Philadelphia, Pennsylvania – (StockNewsDesk) – 10/09/2014 — Federal Reserve officials released minutes of their September meeting, revealing a much more dovish and suspicious outlook than the hawkish slant of previous meetings. In response, both stocks and bonds rallied, with the S&P 500 climbing above 35 points with a gain of 1.7 percent, following early weakness.
Doves Push Back
The biggest takeaway for market participants was the forceful defense from Charles Evan, Boston Fed Chair, and Narayana Kocherlakota, the Minneapolis Fed Chair about the economy’s continued weakness and poor inflation expectations, as reasons to uphold zero rates. There was a notable debate about the effects of the strong dollar and weakness abroad specifically in Europe and China, which would have a destructive impact on growth and inflation going forward.
This was taken as an assurance by investors and traders whom the Federal Reserve was open to adjusting its policy path, if conditions continue to worsen. In many ways, the Federal Reserve is divided with officials like Richard Plosser, Jeffrey Lacker, and Esther George calling for an immediate normalization of Fed policy; this is the hawkish wing. In recent months, their view has been dominant, and monetary policy has slightly tightened with the ending of QE scheduled for next month.
With the end of QE despite low inflation and a sputtering economy, market participants were beginning to question the resolve of the Federal Reserve in supporting the economy. These minutes were encouraging for bulls as it showed, Fed continued to have doubts about the sustainability of the recovery and risks of tightening too soon.
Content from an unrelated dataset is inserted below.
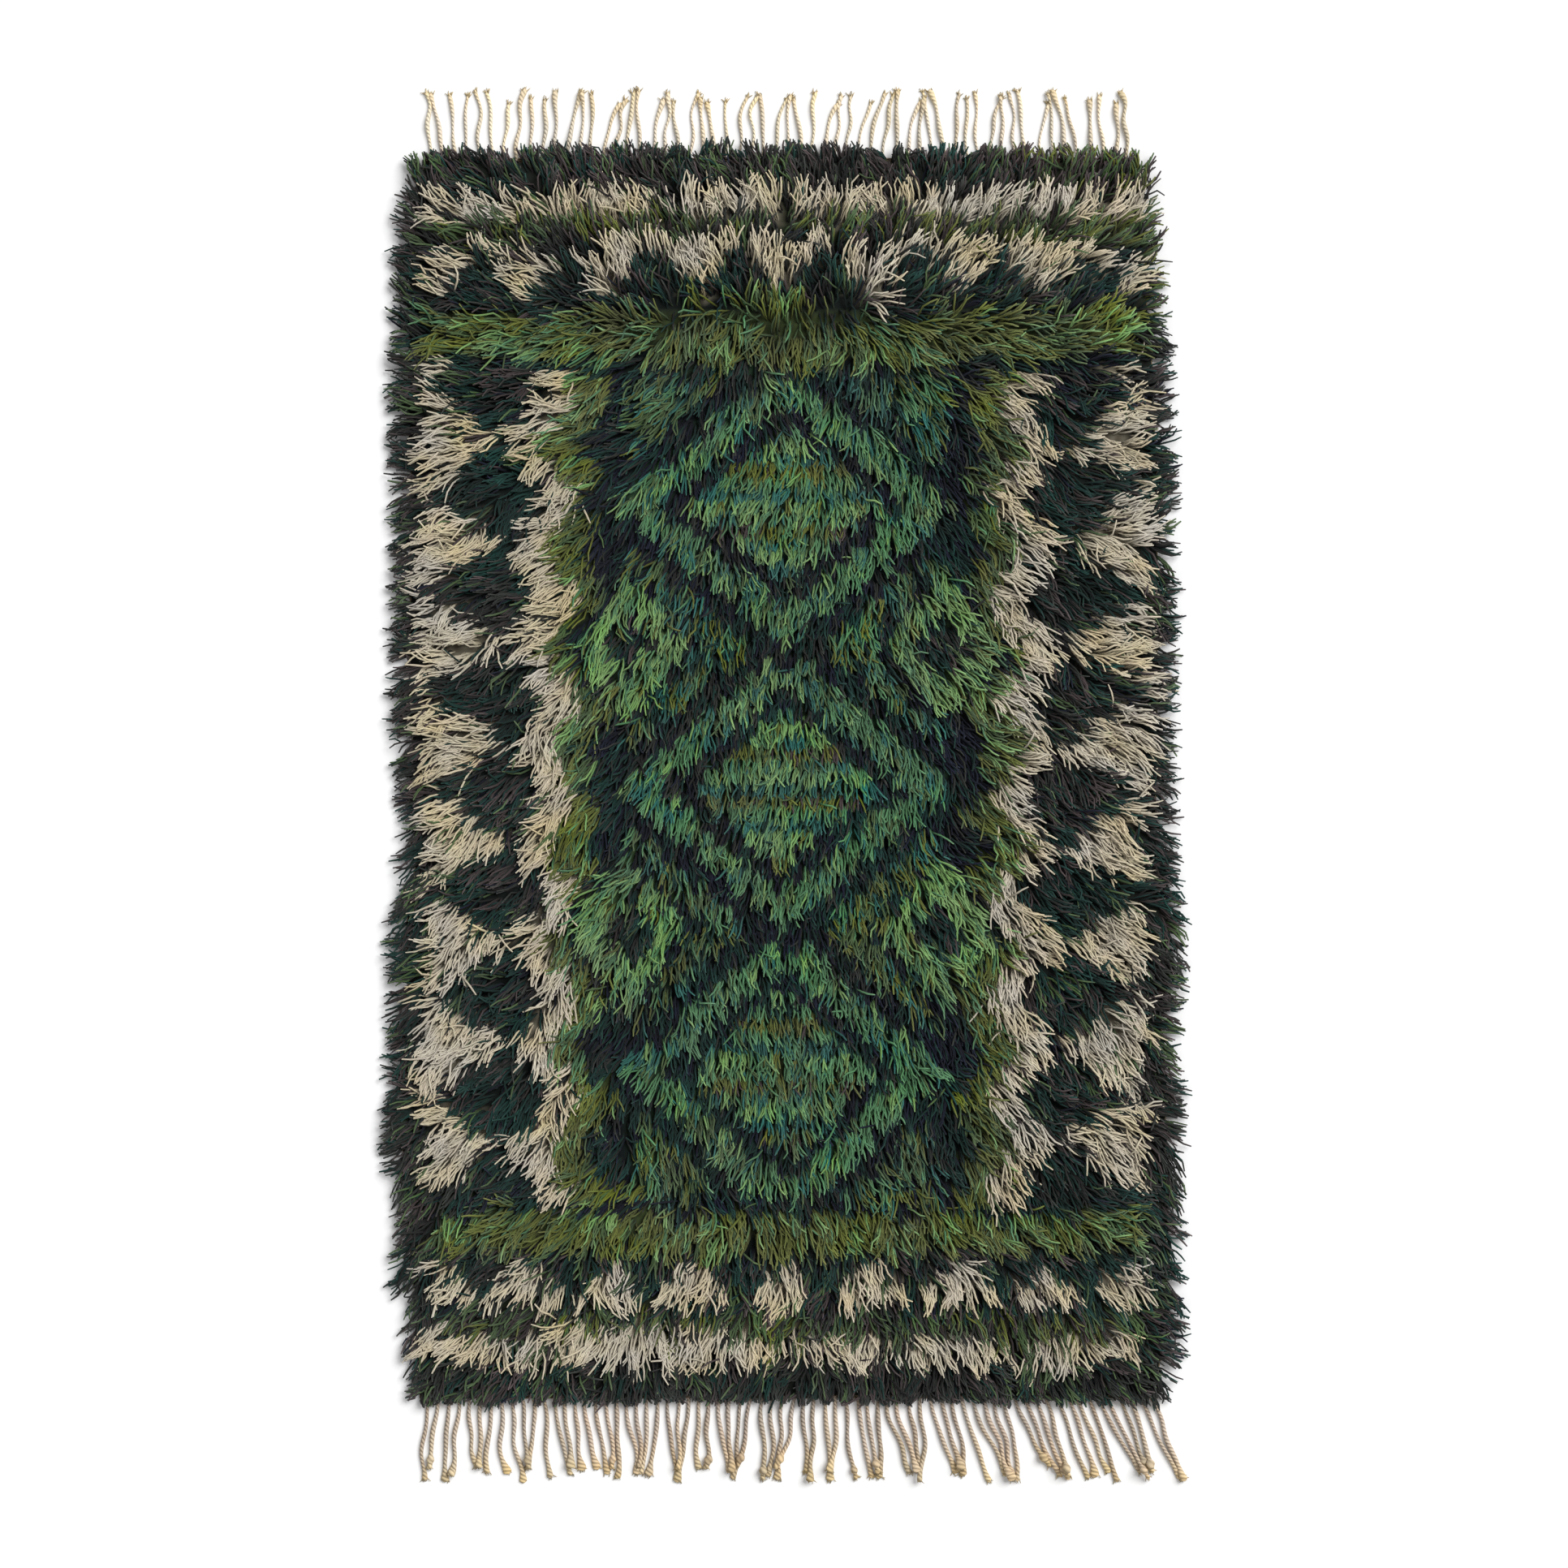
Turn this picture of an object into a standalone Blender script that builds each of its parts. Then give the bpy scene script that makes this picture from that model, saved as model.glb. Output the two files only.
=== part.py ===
"""A hand-knotted rya rug, lying flat: woven ground, long shaggy pile and a plied fringe at both ends.

Metres, +Z up. The rug lies on z = 0, centred, with its length along Y.
"""
import math

import bmesh
import bpy
import numpy as np
from mathutils import Vector, noise

# Driving sizes
LIE_GAP = 0.0003              # between pieces that lie on each other
CLOTH_THICK = 0.003
CLOTH_INSET = 0.022           # the pile stands past the cloth's edge by this much
CLOTH_BANDS = 26
STRIP_DEPTH = 0.012           # woven heading that holds the fringe
TOP_EDGE = 0.900              # where the fringe leaves the heading
BOTTOM_EDGE = -0.880
PILE_TOP = 0.913
PILE_TOP_BOW = 0.018          # the top edge falls back towards its corners
PILE_BOTTOM = -0.8745
PILE_RIM_INSET = 0.008        # the slab's wall lies this far inside the outline
PILE_RIM_HIGH = 0.013
PILE_CROWN_HIGH = 0.025
RIM_SLOPE = 0.035             # how quickly the pile rises inwards from its rim

# The pile's outline: a row for each place along the rug, with its two side edges.
OUTLINE_COLUMNS = ("along", "left", "right")
OUTLINE_ROWS = (
    (-0.885, -0.518, 0.538),
    (-0.868, -0.545, 0.558),
    (-0.760, -0.544, 0.570),
    (-0.690, -0.560, 0.571),
    (-0.626, -0.553, 0.571),
    (-0.485, -0.574, 0.570),
    (-0.345, -0.560, 0.564),
    (-0.205, -0.564, 0.574),
    (-0.065, -0.546, 0.556),
    (0.140, -0.560, 0.558),
    (0.420, -0.557, 0.558),
    (0.560, -0.562, 0.553),
    (0.700, -0.559, 0.543),
    (0.842, -0.548, 0.537),
    (0.900, -0.538, 0.526),
    (0.915, -0.511, 0.478),
)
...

The crux of the matter is currently the language in the FOMC statement that says interest rates will remain low for an extensive period of time. It seemed as if this language was going to be phased out in the next meeting. However, the release of the minutes changed the nature of the debate and futures markets began pushing expectations of an interest rate hike further into the future. This caused a lift in stock prices, treasuries, and selling in the US dollar.
Stocks Surge
Stocks have been going through a rough time period with the small cap index down more than 10% in the last month. Selling has been less intense in the large cap indices such as the Dow Jones and the S&P 500. One of the catalysts for the weakness has been the notion that the Fed was committed to tightening despite pressures from a stronger dollar and overseas weakness.
At least temporarily, this concern has been lifted. Stocks rocketed higher with the release of the minutes making up for all the losses in the previous day, in which the Dow was down 277. The strong dollar hurts the economy by making exports less competitive, and hurting companies with revenue from overseas. The Fed’s sensitivity to this issue was encouraging for investors. The stronger dollar accomplishes many of the same objectives as tightening monetary policy by reducing inflation, thus the Fed’s acknowledgments of potential risks showed that it may loosen policy to offset the impact of a stronger dollar was bullish for stocks.